Q: What precautions should be taken when installing drop-in anchors in cracked concrete?
A: Installation in cracked concrete requires careful consideration. Anchors must be specifically tested and approved for use in cracked concrete (per ICC-ES AC31). Increased embedment depth and reduced allowable loads are typically required to account for the reduced concrete strength and potential for crack propagation.
Q: Can drop-in anchors be used in hollow concrete block (CMU)?
A: While possible, using drop-in anchors in CMU requires specific anchors designed for this application. The hollow core of the CMU presents a challenge for achieving adequate anchorage. Specialized anchors with expansion mechanisms that engage the CMU material are necessary to ensure reliable performance.
Q: What is the role of the setting tool in the installation process and what happens if an incorrect tool is used?
A: The setting tool drives the expansion plug into the anchor body, creating the mechanical interlock. Using an incorrect setting tool can lead to incomplete expansion, damaging the anchor threads, or even fracturing the anchor body, compromising its holding capacity. Always use the tool recommended by the anchor manufacturer.
Conclusion
Steel drop-in anchors represent a versatile and reliable fastening solution for a wide range of concrete and masonry applications. Their performance is intimately linked to material selection, manufacturing quality, proper installation, and consideration of environmental factors. Understanding the principles of mechanical interlock, force analysis, and potential failure modes is essential for engineers and contractors to ensure structural integrity and long-term durability.

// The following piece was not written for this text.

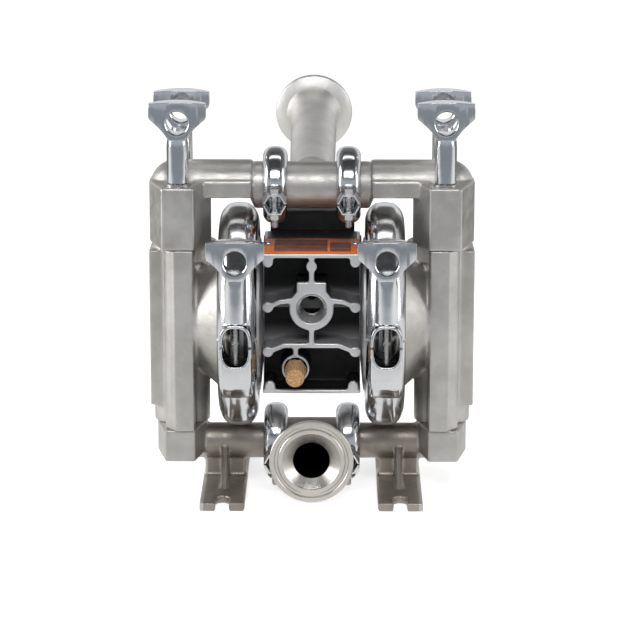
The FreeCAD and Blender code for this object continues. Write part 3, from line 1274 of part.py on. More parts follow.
def hexagon_outline(shrink):
    half_tall = "(clamp_window_half - " + shrink + ")"
    half_wide = "(clamp_window_half_width - " + shrink + ")"
    half_flat = "(clamp_window_flat - " + shrink + " / 2)"
    return [
        ("-" + half_flat, "-" + half_tall),
        (half_flat, "-" + half_tall),
        (half_wide, "0"),
        (half_flat, half_tall),
        ("-" + half_flat, half_tall),
        ("-" + half_wide, "0"),
    ]


def small_clamp(name, base):
    rim = "(gasket_thickness / 2 + ferrule_rim + free_gap)"
    root = "(gasket_thickness / 2 + ferrule_rim + ferrule_taper + free_gap)"
    section = [
        ("-clamp_half_width", "clamp_lip_radius"),
        ("-clamp_half_width", "clamp_shoulder", "clamp_flank_radius"),
        ("-clamp_crown_half + clamp_crown_inset", "clamp_radius"),
        ("clamp_crown_half - clamp_crown_inset", "clamp_radius", "clamp_flank_radius"),
        ("clamp_half_width", "clamp_shoulder"),
        ("clamp_half_width", "clamp_lip_radius"),
        (root, "clamp_lip_radius"),
        (rim, "ferrule_radius + free_gap"),
        ("-" + rim, "ferrule_radius + free_gap"),
        ("-" + root, "clamp_lip_radius"),
    ]
    frame_depth = "(clamp_frame_front - clamp_frame_back)"
    parts = [turned(name + "_ring", "x", section)]
    windows = []
    for place_name, sign in FRONT_AND_REAR:
        lug_y = sign + " * clamp_lug_forward"
        frame_y = sign + " * (clamp_frame_front + clamp_frame_back) / 2"
        parts.append(plate(name + "_frame_" + place_name, "XZ_Plane", hexagon_outline("0"), frame_depth,
                           ("0", frame_y, "0")))
        windows.append(plate(name + "_window_" + place_name, "XZ_Plane",
                             hexagon_outline("clamp_window_wall"),
                             frame_depth + " + 1", ("0", frame_y, "0")))
        windows.append(cylinder(name + "_bolt_hole_" + place_name, "clamp_bolt_radius + free_gap / 2",
                                "4 * clamp_window_half", ("0", lug_y, "-2 * clamp_window_half")))
    windows.append(box(name + "_parting", ("-2 * clamp_half_width", "2 * clamp_half_width"),
                       ("-2 * clamp_radius", "2 * clamp_radius"), ("-clamp_split / 2", "clamp_split / 2")))
    windows.append(cylinder(name + "_ferrule_room", "ferrule_radius + free_gap", "2 * " + rim,
                            ("-" + rim, "0", "0"), "x"))
    solid = joined(name + "_solid", parts)
    thing = cut(name + "_cut", solid, windows)
    return place(thing, base, TILTED)


def small_clamp_bolt(name, sign, base):
    """Hexagon head above the frame and a plain shank through it."""
    lug_y = sign + " * clamp_lug_forward"
    shank = cylinder(name + "_shank", "clamp_bolt_radius", "clamp_window_half + clamp_bolt_tail",
                     ("0", lug_y, "-clamp_bolt_tail"))
    head = nut_prism(name + "_head", "clamp_nut_flat", "clamp_head_height",
                     ("0", lug_y, "clamp_window_half"))
    return place(joined(name + "_body", [shank, head]), base, TILTED)


def small_clamp_nut(name, sign, base):
    lug_y = sign + " * clamp_lug_forward"
    low = "-clamp_window_half - clamp_head_height"
    solid = nut_prism(name + "_hexagon", "clamp_nut_flat", "clamp_head_height", ("0", lug_y, low))
    eye = cylinder(name + "_eye", "clamp_bolt_radius", "clamp_head_height", ("0", lug_y, low))
    return place(cut(name + "_body", solid, [eye]), base, TILTED)


clamp_bolts = []
clamp_nuts = []
for level, z in (("discharge", TOP_AXIS), ("inlet", LOW_AXIS)):
    for side, sign in LEFT_AND_RIGHT:
        base = (sign + " * clamp_offset", "0", z)
        finish(small_clamp("clamp_" + level + side, base), level + "_clamp_" + side)
        for place_name, depth_sign in FRONT_AND_REAR:
            tag = level + side + place_name
            clamp_bolts.append(small_clamp_bolt("clamp_bolt_" + tag, depth_sign, base))
            clamp_nuts.append(small_clamp_nut("clamp_nut_" + tag, depth_sign, base))
finish(group("clamp_bolt_group", clamp_bolts), "small_clamp_bolts")
finish(group("clamp_nut_group", clamp_nuts), "small_clamp_nuts")


# Valve seats and balls
seats = []
for level, z in (("inlet", CHAMBER_BOTTOM), ("discharge", CHAMBER_TOP)):
    for side, sign in LEFT_AND_RIGHT:
        base = (sign + " * column_offset", "0", z)
        disc = cylinder("seat_disc_" + level + side, "seat_radius", "seat_thickness", base)
        eye = cylinder("seat_eye_" + level + side, "seat_bore_radius", "seat_thickness", base)
        seats.append(cut("seat_" + level + side, disc, [eye]))
        finish(
            sphere("ball_" + level + side, "ball_radius",
                   (sign + " * column_offset", "0", z + " + seat_thickness + ball_rise")),
            level + "_ball_" + side,
        )
finish(group("seat_group", seats), "valve_seats")


# Name plate with its screws, left plain
def name_plate():
    front = "-block_half_depth + plate_inset"
    sheet_metal = box("plate_sheet", ("-plate_half_width", "plate_half_width"),
                      (front, front + " + plate_depth"),
                      (BLOCK_TOP, BLOCK_TOP + " + plate_thickness"))
    eyes = []
    for side, sign in LEFT_AND_RIGHT:
        eyes.append(cylinder("plate_eye_" + side, "plate_screw_radius", "plate_thickness",
                             (sign + " * plate_screw_offset", "-block_half_depth + plate_screw_back",
                              BLOCK_TOP)))
    return cut("plate_drilled", sheet_metal, eyes)


def plate_screw(side, sign):
    spot = (sign + " * plate_screw_offset", "-block_half_depth + plate_screw_back")
    top = BLOCK_TOP + " + plate_thickness"
    shank = cylinder("plate_shank_" + side, "plate_screw_radius",
                     "plate_thickness + block_lid + plate_screw_depth",
                     spot + (BLOCK_TOP + " - block_lid - plate_screw_depth",))
    head = cone("plate_head_" + side, "plate_head_radius", "plate_head_top", "plate_head_height",
                spot + (top,))
    return joined("plate_screw_" + side, [shank, head])


finish(name_plate(), "name_plate")
finish(group("plate_screw_group", [plate_screw(side, sign) for side, sign in LEFT_AND_RIGHT]),
       "name_plate_screws")


# Breather silencer: bronze tip in a steel collar
def silencer_base(forward):
    return ("-breather_offset", "-block_half_depth - (" + forward + ")", "axis_height - breather_drop")


TIP_LENGTH = "(breather_reach - breather_flange)"
tip_points = [
    ("0", "0"),
    ("0", "breather_tip_radius + tip_draft"),
    (TIP_LENGTH + " - tip_edge", "breather_tip_radius", "tip_round"),
    (TIP_LENGTH, "breather_tip_radius - tip_flat_inset"),
    (TIP_LENGTH, "0"),
]
finish(turned("silencer_tip", "y", tip_points, silencer_base("breather_flange"), FACING_FRONT),
       "breather_silencer")
collar_disc = cylinder("collar_disc", "breather_collar_radius", "2 * breather_flange",
                       silencer_base("breather_flange"), "y")
collar_thread = cylinder("collar_thread", "breather_thread_radius", "rib_depth", silencer_base("0"), "y")
finish(joined("collar_body", [collar_disc, collar_thread]), "breather_collar")


# Air valve on the rear of the block
VALVE_FRONT = "(block_half_depth + valve_gasket)"
VALVE_SPOOL_Y = "(block_half_depth + valve_gasket + valve_depth / 2)"
VALVE_SPOOL_Z = "(axis_height + spool_rise)"


def air_valve_body():
    body = box("valve_casting", ("-valve_half_width", "valve_half_width"),
               (VALVE_FRONT, VALVE_FRONT + " + valve_depth"),
               ("axis_height + valve_foot", "axis_height + valve_top"))
    tools = [
        cylinder("spool_bore", "spool_radius + slide_gap", "2 * valve_half_width",
                 ("-valve_half_width", VALVE_SPOOL_Y, VALVE_SPOOL_Z), "x"),
        cylinder("muffler_thread_hole", "muffler_thread_radius", "muffler_thread_depth",
                 ("0", VALVE_FRONT + " + valve_depth - muffler_thread_depth",
                  "axis_height + muffler_rise"), "y"),
        cylinder("valve_inlet", "passage_radius", "valve_depth / 2",
                 ("0", VALVE_FRONT, PASSAGE_HEIGHT), "y"),
    ]
    for side, sign in LEFT_AND_RIGHT:
        for level, height in (("high", VALVE_SCREW_HIGH), ("low", VALVE_SCREW_LOW)):
            tools.append(cylinder("valve_hole_" + side + level, "valve_screw_radius + slide_gap",
                                  "valve_depth",
                                  (sign + " * " + VALVE_SCREW_OFFSET, VALVE_FRONT, height), "y"))
    return cut("valve_machined", body, tools)


def valve_gasket():
    sheet_piece = box("valve_gasket_sheet", ("-valve_half_width", "valve_half_width"),
                      ("block_half_depth", VALVE_FRONT), ("axis_height + valve_foot", BLOCK_TOP))
    tools = [cylinder("valve_gasket_inlet", "passage_radius", "valve_gasket",
                      ("0", "block_half_depth", PASSAGE_HEIGHT), "y")]
    for side, sign in LEFT_AND_RIGHT:
        for level, height in (("high", VALVE_SCREW_HIGH), ("low", VALVE_SCREW_LOW)):
            tools.append(cylinder("gasket_hole_" + side + level, "valve_screw_radius + slide_gap",
                                  "valve_gasket",
                                  (sign + " * " + VALVE_SCREW_OFFSET, "block_half_depth", height), "y"))
    return cut("valve_gasket_cut", sheet_piece, tools)


def valve_spool():
    waist = "(spool_radius * spool_waist)"
    points = [
        ("-" + SPOOL_HALF, "0"),
        ("-" + SPOOL_HALF, "spool_radius"),
        ("-" + SPOOL_HALF + " * spool_land_start", "spool_radius"),
        ("-" + SPOOL_HALF + " * spool_land_start", waist),
        ("-" + SPOOL_HALF + " * spool_land_middle", waist),
        ("-" + SPOOL_HALF + " * spool_land_middle", "spool_radius"),
        (SPOOL_HALF + " * spool_land_middle", "spool_radius"),
        (SPOOL_HALF + " * spool_land_middle", waist),
        (SPOOL_HALF + " * spool_land_start", waist),
        (SPOOL_HALF + " * spool_land_start", "spool_radius"),
        (SPOOL_HALF, "spool_radius"),
        (SPOOL_HALF, "0"),
    ]
    return turned("valve_spool_body", "x", points, ("0", VALVE_SPOOL_Y, VALVE_SPOOL_Z))


def valve_caps():
    caps = []
    for side, sign in LEFT_AND_RIGHT:
        middle = sign + " * (valve_half_width + valve_cap_thickness / 2) - valve_cap_thickness / 2"
        caps.append(cylinder("valve_cap_" + side, "valve_cap_radius", "valve_cap_thickness",
                             (middle, VALVE_SPOOL_Y, VALVE_SPOOL_Z), "x"))
    return group("valve_cap_group", caps)


def valve_screws():
    screws = []
    length = "valve_depth + valve_gasket + valve_screw_grip"
    for side, sign in LEFT_AND_RIGHT:
        for level, height in (("high", VALVE_SCREW_HIGH), ("low", VALVE_SCREW_LOW)):
            spot_x = sign + " * " + VALVE_SCREW_OFFSET
            tag = side + level
            shank = cylinder("valve_shank_" + tag, "valve_screw_radius", length,
                             (spot_x, "block_half_depth - valve_screw_grip", height), "y")
            head = cylinder("valve_head_" + tag, "valve_screw_head_radius", "valve_screw_head_height",
                            (spot_x, VALVE_FRONT + " + valve_depth", height), "y")
            screws.append(joined("valve_screw_" + tag, [shank, head]))
    return group("valve_screw_group", screws)


def muffler():
    back = VALVE_FRONT + " + valve_depth"
    points = [
        ("-muffler_thread_depth", "0"),
        ("-muffler_thread_depth", "muffler_thread_radius"),
        ("0", "muffler_thread_radius"),
        ("0", "muffler_radius - muffler_chamfer"),
        ("muffler_collar", "muffler_radius"),
        ("muffler_length - muffler_dome", "muffler_radius - muffler_draft", "muffler_round"),
        ("muffler_length", "muffler_flat_radius"),
        ("muffler_length", "0"),
    ]
    return turned("muffler_body", "y", points, ("0", back, "axis_height + muffler_rise"))


finish(valve_gasket(), "air_valve_gasket")
finish(air_valve_body(), "air_valve_body")
finish(valve_spool(), "air_valve_spool")
finish(valve_caps(), "air_valve_end_caps")
finish(valve_screws(), "air_valve_screws")
finish(muffler(), "exhaust_muffler")

doc.recompute()
for thing in doc.Objects:
    if "Invalid" in thing.State or "Error" in thing.State:
        raise RuntimeError("failed object: " + thing.Name + " " + str(thing.State))
os.makedirs("parts", exist_ok=True)
for thing in nodes:
    if thing.Shape.isNull() or not thing.Shape.isValid():
        raise RuntimeError("bad shape: " + thing.Label)
for thing in nodes:
    thing.Shape.exportStep("parts/" + thing.Label + ".step")
print(len(nodes), "sub-parts written")
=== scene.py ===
"""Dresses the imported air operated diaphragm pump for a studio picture.

The castings are softened like real bead blasted castings, the bands, clamps, wing nuts and
fasteners are turned and extruded afresh, and every surface gets a procedural finish.
"""

import json
import logging
import math
from dataclasses import dataclass
from enum import Enum

import bpy
from mathutils import Matrix, Vector


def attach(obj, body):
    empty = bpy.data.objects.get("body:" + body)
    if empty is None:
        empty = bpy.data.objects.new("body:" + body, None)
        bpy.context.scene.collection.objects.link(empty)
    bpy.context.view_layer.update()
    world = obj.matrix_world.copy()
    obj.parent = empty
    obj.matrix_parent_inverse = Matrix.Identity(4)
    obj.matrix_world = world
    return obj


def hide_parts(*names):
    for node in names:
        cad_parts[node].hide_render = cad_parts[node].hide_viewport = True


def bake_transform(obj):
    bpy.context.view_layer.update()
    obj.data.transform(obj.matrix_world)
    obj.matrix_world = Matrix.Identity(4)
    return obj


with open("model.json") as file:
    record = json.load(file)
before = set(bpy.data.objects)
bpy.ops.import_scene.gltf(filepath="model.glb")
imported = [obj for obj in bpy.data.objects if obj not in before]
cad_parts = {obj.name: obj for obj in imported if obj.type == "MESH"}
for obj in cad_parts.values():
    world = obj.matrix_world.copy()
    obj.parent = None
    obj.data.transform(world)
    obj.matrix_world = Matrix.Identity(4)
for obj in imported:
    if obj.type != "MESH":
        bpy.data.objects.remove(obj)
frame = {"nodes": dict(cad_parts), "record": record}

log = logging.getLogger("pump")

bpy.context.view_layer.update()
Point = tuple[float, float]
Colour = tuple[float, float, float]
Entry = bpy.types.NodeSocket | float | tuple[float, ...]

MM = 0.001
SHAFT_HEIGHT = 106.0 * MM
DISCHARGE_HEIGHT = 186.0 * MM
INLET_HEIGHT = 26.0 * MM
AIR_INLET_HEIGHT = 117.0 * MM
BAND_OFFSET = 44.0 * MM
STUD_FORWARD = -74.0 * MM
COLUMN_OFFSET = 79.5 * MM
TIE_ROD_DEPTH = 23.0 * MM
BLOCK_FRONT = -34.0 * MM
SILENCER_SEAT = Vector((-9.6 * MM, BLOCK_FRONT, 80.0 * MM))
MIRROR = Matrix.Diagonal((-1.0, 1.0, 1.0, 1.0))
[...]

Future developments in drop-in anchor technology may focus on enhanced corrosion resistance through advanced coatings, optimized expansion mechanisms for improved performance in cracked concrete, and smart anchor systems incorporating sensors for real-time load monitoring. Continued adherence to industry standards (ICC-ES AC31) and rigorous testing protocols will remain crucial for maintaining the safety and reliability of these critical fastening components.